------ Information supplied

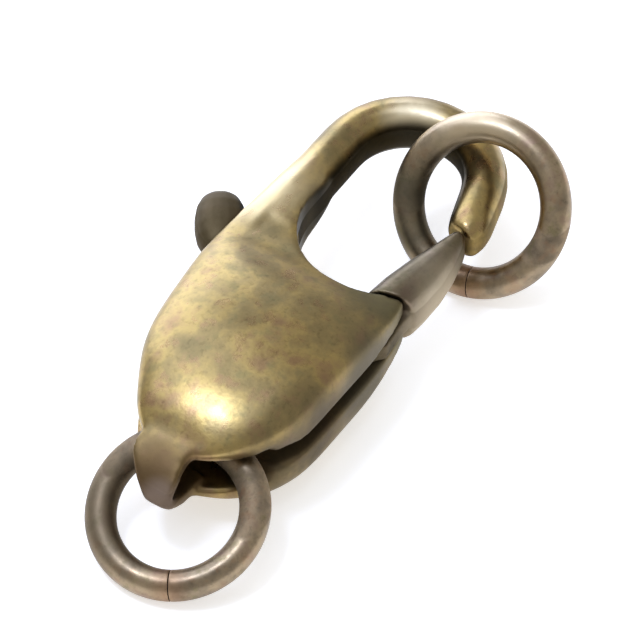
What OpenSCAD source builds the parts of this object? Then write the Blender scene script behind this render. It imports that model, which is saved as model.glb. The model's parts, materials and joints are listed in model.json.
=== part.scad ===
// Lobster clasp with a jump ring at its tail and another hooked through its claw.
// +X runs from the tail to the claw, +Y is the thumb tab's side, and the clasp lies on z = 0.

/* [Body] */
// Width of the domed body across both cheeks
body_w = 5.7; // [5.6:0.05:5.8]
// Height over both domes
body_h = 3.8; // [3.7:0.05:3.9]
// Length of the domed body from the tail strap to the mouth
body_l = 6.95; // [6.85:0.05:7.05]
// Radius of the mouth's round bottom
mouth_r = 2.2; // [2.1:0.05:2.3]
// Height of the slot between the two cheeks
slot_h = 0.6; // [0.55:0.05:0.65]
// Height of the slot at the tail, where the ring passes
tail_slot_h = 1.15; // [1.1:0.05:1.2]
// Length of the higher slot at the tail
tail_slot_l = 1.55; // [1.5:0.05:1.7]
// Height of the upright rim on each cheek
rim_h = 0.55; // [0.5:0.01:0.6]
// Thickness of the back wall that joins the cheeks beside the thumb tab
back_wall = 0.6; // [0.5:0.05:0.7]

/* [Tail strap] */
// Width of the strap where it leaves the body
strap_w = 1.7; // [1.6:0.05:1.8]
// Length of the folded strap behind the body
strap_l = 1.38; // [1.34:0.02:1.46]
// Thickness of the strap
strap_t = 0.42; // [0.38:0.01:0.46]
// Height inside the strap's fold
fold_h = 0.9; // [0.85:0.05:0.95]

/* [Claw] */
// Width of the claw bar seen from above
claw_w = 1.3; // [1.2:0.05:1.35]
// Thickness of the claw bar round its bend
claw_t = 1.55; // [1.45:0.05:1.6]
// Radius of the claw's bend along the middle of the bar
claw_r = 2.07; // [2.03:0.01:2.12]
// Distance from the mouth's bottom forward to the centre of the claw's bend
claw_reach = 4.57; // [4.5:0.01:4.62]
// Angle that the claw turns through before it runs straight to its tip
claw_turn = 162; // [160:1:163]

/* [Lever] */
// Radius of the lever's hub round the pivot
hub_r = 0.9; // [0.8:0.05:0.95]
// Width of the gate at its root
gate_w = 1.25; // [1.2:0.01:1.3]
// Thickness of the gate at its root
gate_t = 1.9; // [1.8:0.05:1.95]
// Thickness of the gate at its tip
gate_tip_t = 1.2; // [1.1:0.05:1.25]
// Width of the thumb tab's neck
neck_w = 0.8; // [0.7:0.05:0.85]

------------

→ Your task
Please repeat the material above, word for word and in full.

→ The completed task
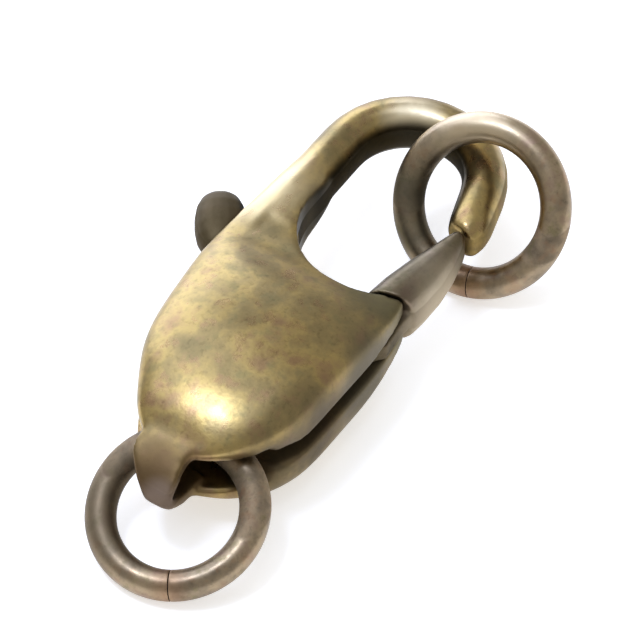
What OpenSCAD source builds the parts of this object? Then write the Blender scene script behind this render. It imports that model, which is saved as model.glb. The model's parts, materials and joints are listed in model.json.
=== part.scad ===
// Lobster clasp with a jump ring at its tail and another hooked through its claw.
// +X runs from the tail to the claw, +Y is the thumb tab's side, and the clasp lies on z = 0.

/* [Body] */
// Width of the domed body across both cheeks
body_w = 5.7; // [5.6:0.05:5.8]
// Height over both domes
body_h = 3.8; // [3.7:0.05:3.9]
// Length of the domed body from the tail strap to the mouth
body_l = 6.95; // [6.85:0.05:7.05]
// Radius of the mouth's round bottom
mouth_r = 2.2; // [2.1:0.05:2.3]
// Height of the slot between the two cheeks
slot_h = 0.6; // [0.55:0.05:0.65]
// Height of the slot at the tail, where the ring passes
tail_slot_h = 1.15; // [1.1:0.05:1.2]
// Length of the higher slot at the tail
tail_slot_l = 1.55; // [1.5:0.05:1.7]
// Height of the upright rim on each cheek
rim_h = 0.55; // [0.5:0.01:0.6]
// Thickness of the back wall that joins the cheeks beside the thumb tab
back_wall = 0.6; // [0.5:0.05:0.7]

/* [Tail strap] */
// Width of the strap where it leaves the body
strap_w = 1.7; // [1.6:0.05:1.8]
// Length of the folded strap behind the body
strap_l = 1.38; // [1.34:0.02:1.46]
// Thickness of the strap
strap_t = 0.42; // [0.38:0.01:0.46]
// Height inside the strap's fold
fold_h = 0.9; // [0.85:0.05:0.95]

/* [Claw] */
// Width of the claw bar seen from above
claw_w = 1.3; // [1.2:0.05:1.35]
// Thickness of the claw bar round its bend
claw_t = 1.55; // [1.45:0.05:1.6]
// Radius of the claw's bend along the middle of the bar
claw_r = 2.07; // [2.03:0.01:2.12]
// Distance from the mouth's bottom forward to the centre of the claw's bend
claw_reach = 4.57; // [4.5:0.01:4.62]
// Angle that the claw turns through before it runs straight to its tip
claw_turn = 162; // [160:1:163]

/* [Lever] */
// Radius of the lever's hub round the pivot
hub_r = 0.9; // [0.8:0.05:0.95]
// Width of the gate at its root
gate_w = 1.25; // [1.2:0.01:1.3]
// Thickness of the gate at its root
gate_t = 1.9; // [1.8:0.05:1.95]
// Thickness of the gate at its tip
gate_tip_t = 1.2; // [1.1:0.05:1.25]
// Width of the thumb tab's neck
neck_w = 0.8; // [0.7:0.05:0.85]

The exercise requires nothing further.